## start Task input

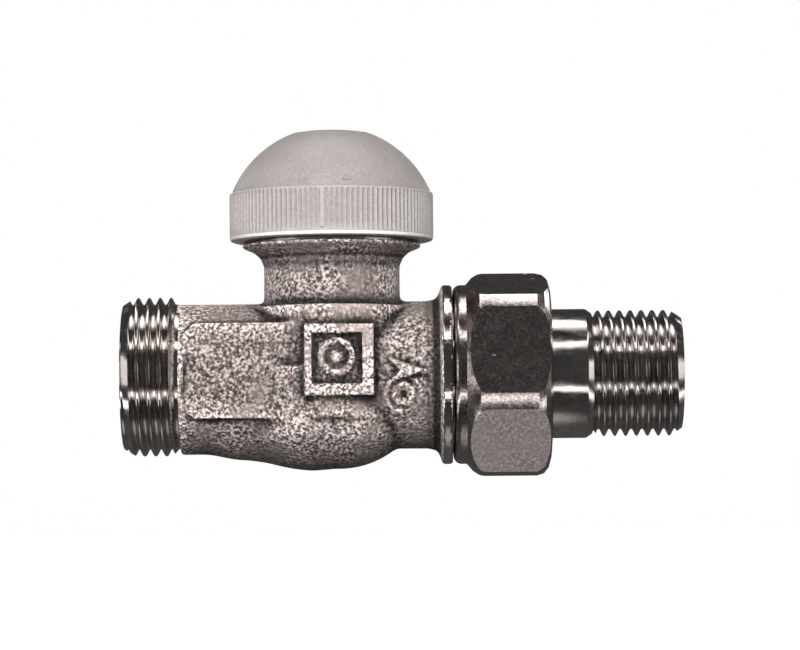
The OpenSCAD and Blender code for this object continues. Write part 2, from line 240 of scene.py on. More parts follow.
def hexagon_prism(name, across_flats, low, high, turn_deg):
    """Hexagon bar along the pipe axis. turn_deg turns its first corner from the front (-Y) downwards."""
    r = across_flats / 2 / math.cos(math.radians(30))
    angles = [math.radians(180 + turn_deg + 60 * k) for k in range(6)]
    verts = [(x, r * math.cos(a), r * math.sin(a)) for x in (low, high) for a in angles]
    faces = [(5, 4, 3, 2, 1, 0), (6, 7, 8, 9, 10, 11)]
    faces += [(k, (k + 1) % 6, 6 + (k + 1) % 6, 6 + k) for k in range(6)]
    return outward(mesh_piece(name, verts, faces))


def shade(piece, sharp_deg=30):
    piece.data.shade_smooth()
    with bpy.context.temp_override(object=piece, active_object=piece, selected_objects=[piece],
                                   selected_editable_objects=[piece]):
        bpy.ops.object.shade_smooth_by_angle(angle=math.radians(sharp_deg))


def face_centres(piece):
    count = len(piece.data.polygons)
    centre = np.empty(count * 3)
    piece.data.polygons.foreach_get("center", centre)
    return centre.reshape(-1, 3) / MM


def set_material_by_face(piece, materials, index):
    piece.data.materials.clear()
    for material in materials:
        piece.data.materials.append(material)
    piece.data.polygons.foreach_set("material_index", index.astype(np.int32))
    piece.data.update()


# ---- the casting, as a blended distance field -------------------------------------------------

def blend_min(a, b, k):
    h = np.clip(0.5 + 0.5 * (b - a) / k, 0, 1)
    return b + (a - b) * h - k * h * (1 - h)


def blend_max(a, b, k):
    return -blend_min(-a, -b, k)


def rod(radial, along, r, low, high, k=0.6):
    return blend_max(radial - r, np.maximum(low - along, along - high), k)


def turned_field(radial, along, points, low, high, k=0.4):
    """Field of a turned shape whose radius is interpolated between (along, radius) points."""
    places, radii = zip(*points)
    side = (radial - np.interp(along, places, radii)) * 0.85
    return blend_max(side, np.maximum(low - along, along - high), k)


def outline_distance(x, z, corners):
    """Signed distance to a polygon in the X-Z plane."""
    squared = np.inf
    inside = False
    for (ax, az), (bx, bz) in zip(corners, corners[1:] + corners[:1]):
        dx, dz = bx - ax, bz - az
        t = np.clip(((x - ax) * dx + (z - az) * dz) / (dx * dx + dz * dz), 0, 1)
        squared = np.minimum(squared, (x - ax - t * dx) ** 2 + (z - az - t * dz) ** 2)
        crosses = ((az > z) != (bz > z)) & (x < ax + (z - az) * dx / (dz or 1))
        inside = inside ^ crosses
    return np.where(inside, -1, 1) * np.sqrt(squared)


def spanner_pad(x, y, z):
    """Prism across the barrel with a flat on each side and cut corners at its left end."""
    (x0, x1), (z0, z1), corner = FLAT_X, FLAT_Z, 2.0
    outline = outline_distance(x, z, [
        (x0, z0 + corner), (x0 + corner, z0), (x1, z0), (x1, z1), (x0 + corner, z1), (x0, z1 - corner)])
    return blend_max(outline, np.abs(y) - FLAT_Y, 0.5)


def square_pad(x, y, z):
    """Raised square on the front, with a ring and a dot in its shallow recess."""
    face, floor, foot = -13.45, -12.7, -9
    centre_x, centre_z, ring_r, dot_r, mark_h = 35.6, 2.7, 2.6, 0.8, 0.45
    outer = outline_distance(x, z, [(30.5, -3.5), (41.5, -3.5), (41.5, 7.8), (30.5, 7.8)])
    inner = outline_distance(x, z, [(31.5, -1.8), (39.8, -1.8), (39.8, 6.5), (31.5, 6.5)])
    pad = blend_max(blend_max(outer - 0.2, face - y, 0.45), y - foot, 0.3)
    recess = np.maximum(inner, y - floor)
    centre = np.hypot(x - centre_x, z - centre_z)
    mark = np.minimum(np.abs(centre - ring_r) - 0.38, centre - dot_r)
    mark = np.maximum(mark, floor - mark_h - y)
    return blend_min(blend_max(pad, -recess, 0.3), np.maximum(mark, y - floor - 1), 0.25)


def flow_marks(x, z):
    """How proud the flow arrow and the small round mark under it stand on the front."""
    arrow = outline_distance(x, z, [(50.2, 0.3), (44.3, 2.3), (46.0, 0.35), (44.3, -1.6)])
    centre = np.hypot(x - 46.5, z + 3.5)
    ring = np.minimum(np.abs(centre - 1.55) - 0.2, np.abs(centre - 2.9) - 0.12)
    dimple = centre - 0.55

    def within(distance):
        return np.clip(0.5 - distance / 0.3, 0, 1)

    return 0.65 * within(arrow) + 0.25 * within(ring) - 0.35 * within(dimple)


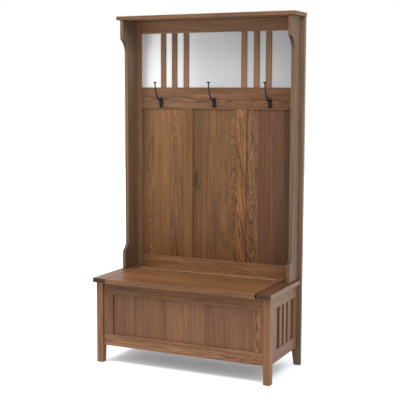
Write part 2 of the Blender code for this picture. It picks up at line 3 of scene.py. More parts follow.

## end Task input

→ **Request**
All of the records must be repeated exactly.

→ **Completed task**
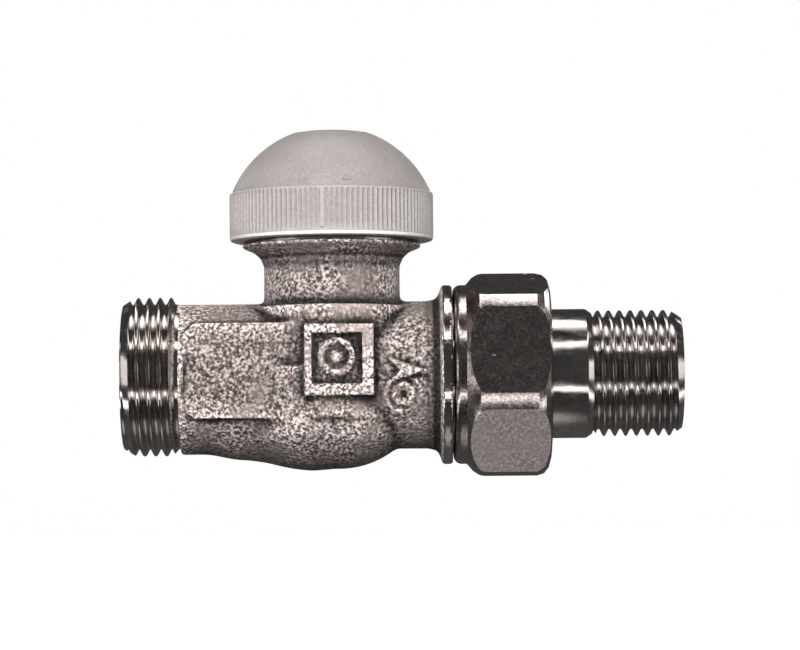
The OpenSCAD and Blender code for this object continues. Write part 2, from line 240 of scene.py on. More parts follow.
def hexagon_prism(name, across_flats, low, high, turn_deg):
    """Hexagon bar along the pipe axis. turn_deg turns its first corner from the front (-Y) downwards."""
    r = across_flats / 2 / math.cos(math.radians(30))
    angles = [math.radians(180 + turn_deg + 60 * k) for k in range(6)]
    verts = [(x, r * math.cos(a), r * math.sin(a)) for x in (low, high) for a in angles]
    faces = [(5, 4, 3, 2, 1, 0), (6, 7, 8, 9, 10, 11)]
    faces += [(k, (k + 1) % 6, 6 + (k + 1) % 6, 6 + k) for k in range(6)]
    return outward(mesh_piece(name, verts, faces))


def shade(piece, sharp_deg=30):
    piece.data.shade_smooth()
    with bpy.context.temp_override(object=piece, active_object=piece, selected_objects=[piece],
                                   selected_editable_objects=[piece]):
        bpy.ops.object.shade_smooth_by_angle(angle=math.radians(sharp_deg))


def face_centres(piece):
    count = len(piece.data.polygons)
    centre = np.empty(count * 3)
    piece.data.polygons.foreach_get("center", centre)
    return centre.reshape(-1, 3) / MM


def set_material_by_face(piece, materials, index):
    piece.data.materials.clear()
    for material in materials:
        piece.data.materials.append(material)
    piece.data.polygons.foreach_set("material_index", index.astype(np.int32))
    piece.data.update()


# ---- the casting, as a blended distance field -------------------------------------------------

def blend_min(a, b, k):
    h = np.clip(0.5 + 0.5 * (b - a) / k, 0, 1)
    return b + (a - b) * h - k * h * (1 - h)


def blend_max(a, b, k):
    return -blend_min(-a, -b, k)


def rod(radial, along, r, low, high, k=0.6):
    return blend_max(radial - r, np.maximum(low - along, along - high), k)


def turned_field(radial, along, points, low, high, k=0.4):
    """Field of a turned shape whose radius is interpolated between (along, radius) points."""
    places, radii = zip(*points)
    side = (radial - np.interp(along, places, radii)) * 0.85
    return blend_max(side, np.maximum(low - along, along - high), k)


def outline_distance(x, z, corners):
    """Signed distance to a polygon in the X-Z plane."""
    squared = np.inf
    inside = False
    for (ax, az), (bx, bz) in zip(corners, corners[1:] + corners[:1]):
        dx, dz = bx - ax, bz - az
        t = np.clip(((x - ax) * dx + (z - az) * dz) / (dx * dx + dz * dz), 0, 1)
        squared = np.minimum(squared, (x - ax - t * dx) ** 2 + (z - az - t * dz) ** 2)
        crosses = ((az > z) != (bz > z)) & (x < ax + (z - az) * dx / (dz or 1))
        inside = inside ^ crosses
    return np.where(inside, -1, 1) * np.sqrt(squared)


def spanner_pad(x, y, z):
    """Prism across the barrel with a flat on each side and cut corners at its left end."""
    (x0, x1), (z0, z1), corner = FLAT_X, FLAT_Z, 2.0
    outline = outline_distance(x, z, [
        (x0, z0 + corner), (x0 + corner, z0), (x1, z0), (x1, z1), (x0 + corner, z1), (x0, z1 - corner)])
    return blend_max(outline, np.abs(y) - FLAT_Y, 0.5)


def square_pad(x, y, z):
    """Raised square on the front, with a ring and a dot in its shallow recess."""
    face, floor, foot = -13.45, -12.7, -9
    centre_x, centre_z, ring_r, dot_r, mark_h = 35.6, 2.7, 2.6, 0.8, 0.45
    outer = outline_distance(x, z, [(30.5, -3.5), (41.5, -3.5), (41.5, 7.8), (30.5, 7.8)])
    inner = outline_distance(x, z, [(31.5, -1.8), (39.8, -1.8), (39.8, 6.5), (31.5, 6.5)])
    pad = blend_max(blend_max(outer - 0.2, face - y, 0.45), y - foot, 0.3)
    recess = np.maximum(inner, y - floor)
    centre = np.hypot(x - centre_x, z - centre_z)
    mark = np.minimum(np.abs(centre - ring_r) - 0.38, centre - dot_r)
    mark = np.maximum(mark, floor - mark_h - y)
    return blend_min(blend_max(pad, -recess, 0.3), np.maximum(mark, y - floor - 1), 0.25)


def flow_marks(x, z):
    """How proud the flow arrow and the small round mark under it stand on the front."""
    arrow = outline_distance(x, z, [(50.2, 0.3), (44.3, 2.3), (46.0, 0.35), (44.3, -1.6)])
    centre = np.hypot(x - 46.5, z + 3.5)
    ring = np.minimum(np.abs(centre - 1.55) - 0.2, np.abs(centre - 2.9) - 0.12)
    dimple = centre - 0.55

    def within(distance):
        return np.clip(0.5 - distance / 0.3, 0, 1)

    return 0.65 * within(arrow) + 0.25 * within(ring) - 0.35 * within(dimple)


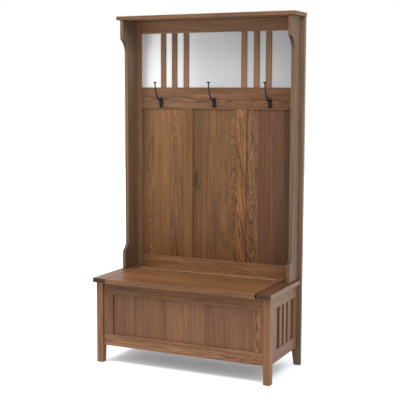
Write part 2 of the Blender code for this picture. It picks up at line 3 of scene.py. More parts follow.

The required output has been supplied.